Certes, la manière dont les oiseaux apprennent à chanter et les raisons pour lesquelles ils le font ont déjà été étudiées, mais les Zurichois sont les premiers à mettre le processus en évidence au niveau des neurones.

Avec Georg Keller, un de ses étudiants diplômés, Richard Hahnloser a implanté de minuscules électrodes dans le cerveau de diamants mandarins.

Une fois les oiseaux remis de l’opération, les chercheurs ont pu mesurer les impulsions électriques traversant certains groupes de neurones lorsque les oiseaux chantent et lorsqu’ils écoutent leurs chants.

Et après trois ans d’études, les résultats ne sont rien mois que surprenants: les neurones mobilisées ne sont pas les mêmes selon que l’oiseau écoute le chant d’un autre oiseau ou qu’il écoute le sien propre.

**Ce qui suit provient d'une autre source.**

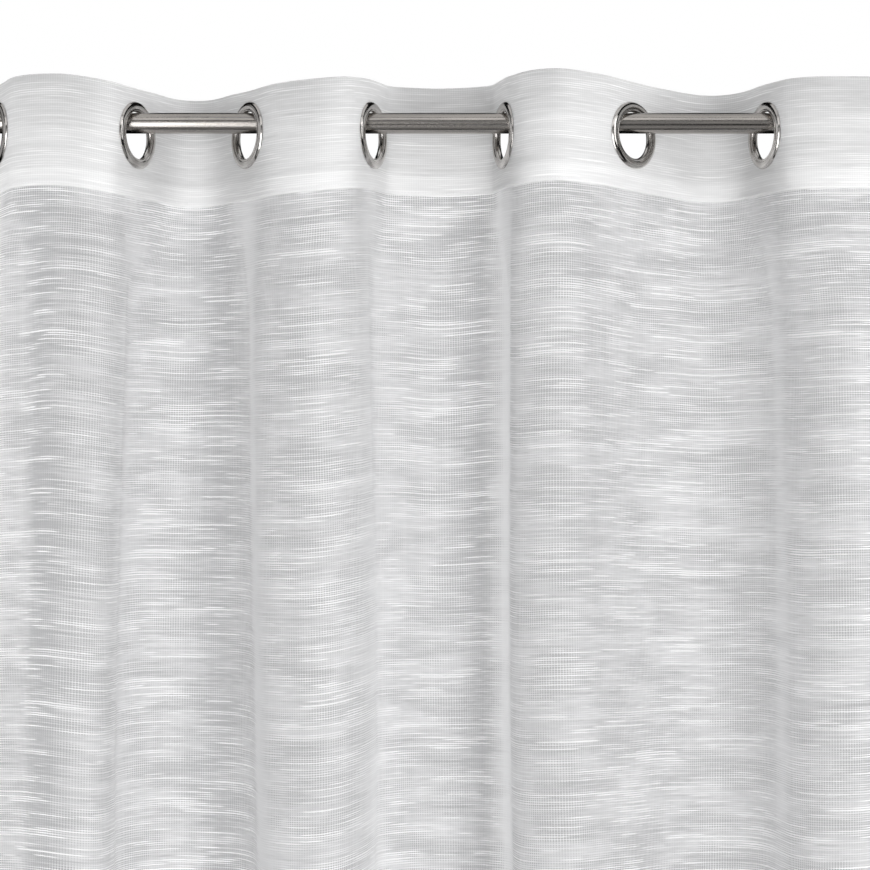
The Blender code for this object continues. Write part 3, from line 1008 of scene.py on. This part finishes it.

Ce qui suggère que l’animal dispose dans son cerveau d’une sorte de «partition» de référence.

Et ceci se vérifie lorsqu’on mélange un chant d’oiseau avec des bruits ou d’autres notes diffusées par haut-parleur. Le cerveau de l’animal dispose de neurones spécifiques capables de détecter ces différences.

«Nous avons vu comment les diamants mandarins s’entendent, explique Richard Hahnloser. Ils savent que telle note doit venir après telle autre et s’il y a le moindre changement, ils s’en aperçoivent».

Chants «sexy»

Le diamant mandarin mâle chante des airs très complexes, qu’il apprend à perfectionner avec l’aide d’oiseaux plus âgés. Ainsi, les adultes ont des chants hautement sophistiqués et stéréotypés, alors que ceux des petits ressemblent plus au babil de nos bébés.

Pour leur étude, les scientifiques zurichois ont observé de jeunes oiseaux, qui savent déjà chanter mais ne maîtrisent pas parfaitement la technique. Ceci leur a permis de voir comment ces animaux perçoivent leurs propres imperfections.

Le chant est très important chez les oiseaux, puisque c’est sur sa qualité que la femelle se base pour décider si elle va se laisser séduire.

Sarah Woolley, professeur de science du comportement à l’Université américaine de Columbia, a étudié les effets du chant sur les femelles et a remarqué que si celui-ci n’est pas jugé assez «sexy», la demoiselle ailée ira voir ailleurs.

Lors de la publication de ses résultats l’année dernière, la chercheuse avait confirmé que si la femelle avait le choix entre plusieurs mâles, elle irait vers celui dont le chant est le plus complexe… soit le plus agréable à ses oreilles.

swissinfo, Tim Neville
(Traduction et adaptation de l’anglais: Marc-André Miserez)

Avec la diversité des sons qu’ils sont capables de produire, les oiseaux sont de bons sujets pour les chercheurs qui s’intéressent à l’acquisition du langage.

Ainsi, on a découvert les régions spécifiques du cerveau qui contrôlent le rythme du chant. Si l’on refroidit ces zones particulières, le chant ralentit, mais la mélodie ne change pas.

Les notes elles-mêmes sont produites par deux générateurs de sons indépendants, mus par des muscles super-rapides. Ceux-ci sont capables de se contracter plus vite que n’importe quel muscle connu chez n’importe quelle espèce de vertébré.

Selon une recherche menée à l’Université d’Utah (Etats-Unis), ces muscles permettent aux oiseaux de contrôler les sons qu’ils émettent avec une précision de l’ordre de la milliseconde.